◆ Your instructions: Copy, from the entries below, each line in which the string "this" appears.

------------------------------

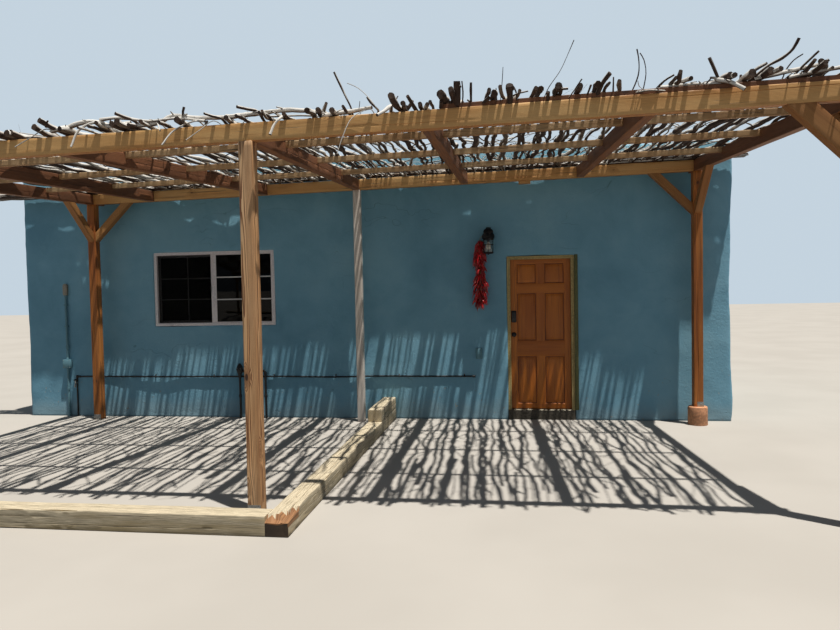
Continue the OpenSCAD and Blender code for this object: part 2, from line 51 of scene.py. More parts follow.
LEAF_X, LEAF_Y, LEAF_Z = LEFT + 7.19, FRONT + 0.06, 0.14
GAP, JAMB = 0.005, 0.033
BAY_L, BAY_R, SPLAY, RAM_D, WALL_GAP = 3.89, 4.38, 0.175, 3.7, 0.215
BEAM_Z, FALL, RAKE = 3.145, math.radians(3.0), math.radians(0.8)
BEAM_W, BEAM_H, POST_W, MID_POST_W = 0.09, 0.14, 0.114, 0.096
PURLIN_W, PURLIN_H, PURLIN_N, PURLIN_SPREAD, BRACE_W, BRACE_RUN = 0.042, 0.06, 3, 1.05, 0.089, 0.54
PIER_R, PIER_H = 0.12, 0.235
MID_X, ROW_Y = LEFT + 1.27 + BAY_L, FRONT - WALL_GAP
FRAME_D = RAM_D / math.cos(FALL)
SPAN_L, SPAN_R = BAY_L / math.cos(RAKE), BAY_R / math.cos(RAKE)
FRONT_R = SPAN_R + SPLAY
FRONT_ROW = ROW_Y - RAM_D
LEFT_POST, RIGHT_POST, FRONT_RIGHT_POST = MID_X - BAY_L, MID_X + BAY_R, MID_X + BAY_R + SPLAY
CANALE_X, CANALE_HALF, CANALE_T, CANALE_OUT = HOUSE_W / 2 - WIN_IN / 2, 0.09, 0.022, 0.42
CANALE_Z0, CANALE_Z1 = ROOF_TOP - CANALE_T, ROOF_TOP + 0.098

# ---------------------------------------------------------------- camera
F_PX, YAW, PITCH, ROLL = 648.1, math.radians(8.0), math.radians(-1.89), math.radians(-1.07)
EYE = Vector((2.192, -12.037, 1.731))
SHOT_W, SHOT_H, SENSOR = 840, 630, 36
_r0 = Vector((math.cos(YAW), math.sin(YAW), 0))
_f0 = Vector((-math.sin(YAW), math.cos(YAW), 0))
AHEAD = math.cos(PITCH) * _f0 + math.sin(PITCH) * Vector((0, 0, 1))
_up = -math.sin(PITCH) * _f0 + math.cos(PITCH) * Vector((0, 0, 1))
SIDE = math.cos(ROLL) * _r0 + math.sin(ROLL) * _up
UP = -math.sin(ROLL) * _r0 + math.cos(ROLL) * _up

cam = bpy.data.objects.new("camera", bpy.data.cameras.new("camera"))
bpy.context.scene.collection.objects.link(cam)
cam.matrix_world = Matrix.Translation(EYE) @ Matrix((SIDE, UP, -AHEAD)).transposed().to_4x4()
cam.data.sensor_width = SENSOR
cam.data.sensor_fit = "HORIZONTAL"
cam.data.lens = F_PX * SENSOR / SHOT_W
cam.data.clip_end = 400
bpy.context.scene.camera = cam


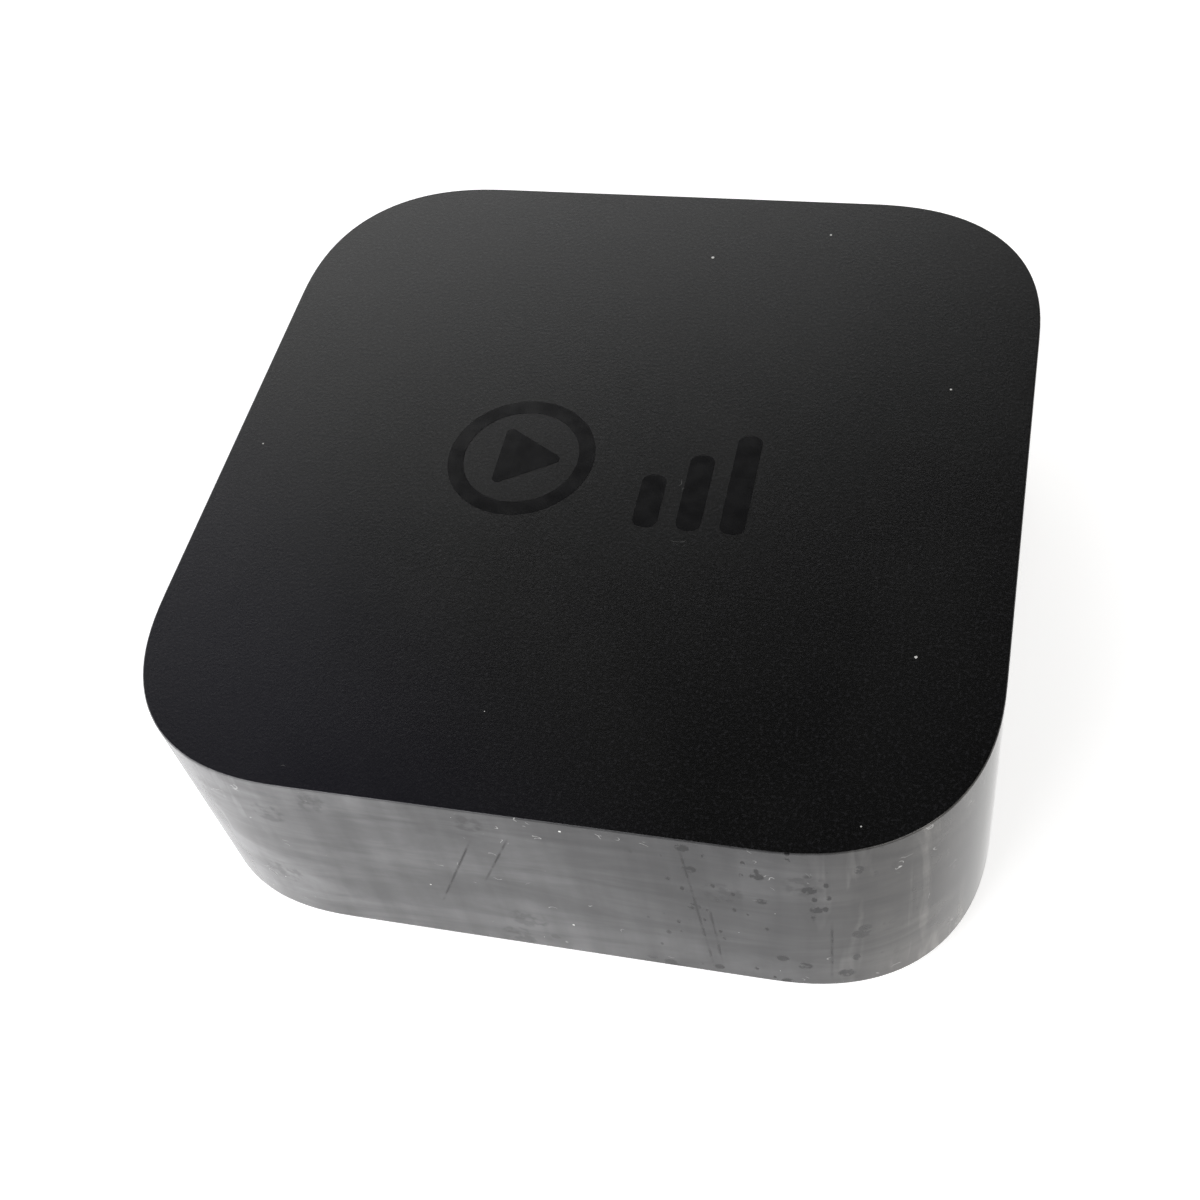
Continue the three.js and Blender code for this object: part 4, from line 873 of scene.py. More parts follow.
# Colour, roughness and the stretch of the lines along each axis.
BRUSHED = {
    "rolled_steel": ((0.52, 0.52, 0.53), 0.32, (0.1, 1.4, 1)),
    "screw_steel": ((0.46, 0.46, 0.48), 0.28, (1, 1, 3)),
    "plated_shell": ((0.70, 0.69, 0.66), 0.2, (1, 0.12, 1)),
    "bearing_brass": ((0.72, 0.50, 0.22), 0.22, (1, 1, 4)),
    "gold_plate": ((0.86, 0.60, 0.22), 0.18, (1, 0.1, 1)),
}


@functools.cache
def finish_for(name):
    """The materials, each made once, when a piece first asks for it."""
    if name in DRAWN:
        return DRAWN[name]()
    if name in BRUSHED:
        return brushed(name, *BRUSHED[name])
    colour, roughness, extras = GRAINED[name]
    if isinstance(colour, str):
        group, key = colour.split(".")
        colour = tuple(getattr(getattr(bpy.context.scene, group), key))
    return grained(name, colour, roughness, **extras)


# ---------------------------------------------------------------------------------------------- stage


def soft_light(name, place, size, watts, tone=(1, 1, 1)):
    """A rectangle of light that faces the player."""
    lamp = bpy.data.lights.new(name, "AREA")
    lamp.shape = "RECTANGLE"
    lamp.size, lamp.size_y = size
    lamp.energy = watts
    lamp.color = tone
    light = bpy.data.objects.new(name, lamp)
    light.location = place
    light.rotation_mode = "QUATERNION"
    light.rotation_quaternion = (-Vector(place)).to_track_quat("-Z", "Y")
    bpy.context.scene.collection.objects.link(light)


def studio_world():
    """Pale walls all round, darker overhead."""
    world = bpy.data.worlds.new("Studio")
    world.use_nodes = True
    bpy.context.scene.world = world
    nodes, links = world.node_tree.nodes, world.node_tree.links
    direction = nodes.new("ShaderNodeTexCoord")
    height = nodes.new("ShaderNodeSeparateXYZ")
    ramp = nodes.new("ShaderNodeValToRGB")
    ramp.color_ramp.interpolation = "EASE"
    steps = ((0.0, 1.0), (0.10, 0.60), (0.36, 0.30), (0.66, 0.04), (1.0, 0.012))
    while len(ramp.color_ramp.elements) < len(steps):
        ramp.color_ramp.elements.new(0.5)
    for element, (position, level) in zip(ramp.color_ramp.elements, steps):
        element.position = position
        element.color = (level, level, level, 1)
    links.new(direction.outputs["Generated"], height.inputs[0])
    links.new(height.outputs["Z"], ramp.inputs[0])
    links.new(ramp.outputs[0], nodes["Background"].inputs["Color"])


def studio_floor():
    """A pale floor, clear from below so that the foot can be looked at."""
    s = bpy.context.scene.player_stage
    half = s.floor_size / 2
    bm = bmesh.new()
    bm.faces.new(add_loop(bm, [(i * half, j * half, 0) for i, j in SQUARE]))
    floor = new_object("floor", bm, recalculate=False)
    f = Finish("floor_paint", tuple(s.floor_colour), 0.75, Specular_IOR_Level=0.1)
    f.surface.inputs["Emission Color"].default_value = (1, 1, 1, 1)
    f.surface.inputs["Emission Strength"].default_value = s.floor_glow
    sides = f.nodes.new("ShaderNodeMixShader")
    f.link(f.nodes.new("ShaderNodeNewGeometry").outputs["Backfacing"], sides.inputs[0])
    f.link(f.surface.outputs[0], sides.inputs[1])
    f.link(f.nodes.new("ShaderNodeBsdfTransparent").outputs[0], sides.inputs[2])
    f.link(sides.outputs[0], f.nodes["Material Output"].inputs["Surface"])
    floor.data.materials.append(f.material)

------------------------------

◆ Answer to the problem:
Continue the OpenSCAD and Blender code for this object: part 2, from line 51 of scene.py. More parts follow.
Continue the three.js and Blender code for this object: part 4, from line 873 of scene.py. More parts follow.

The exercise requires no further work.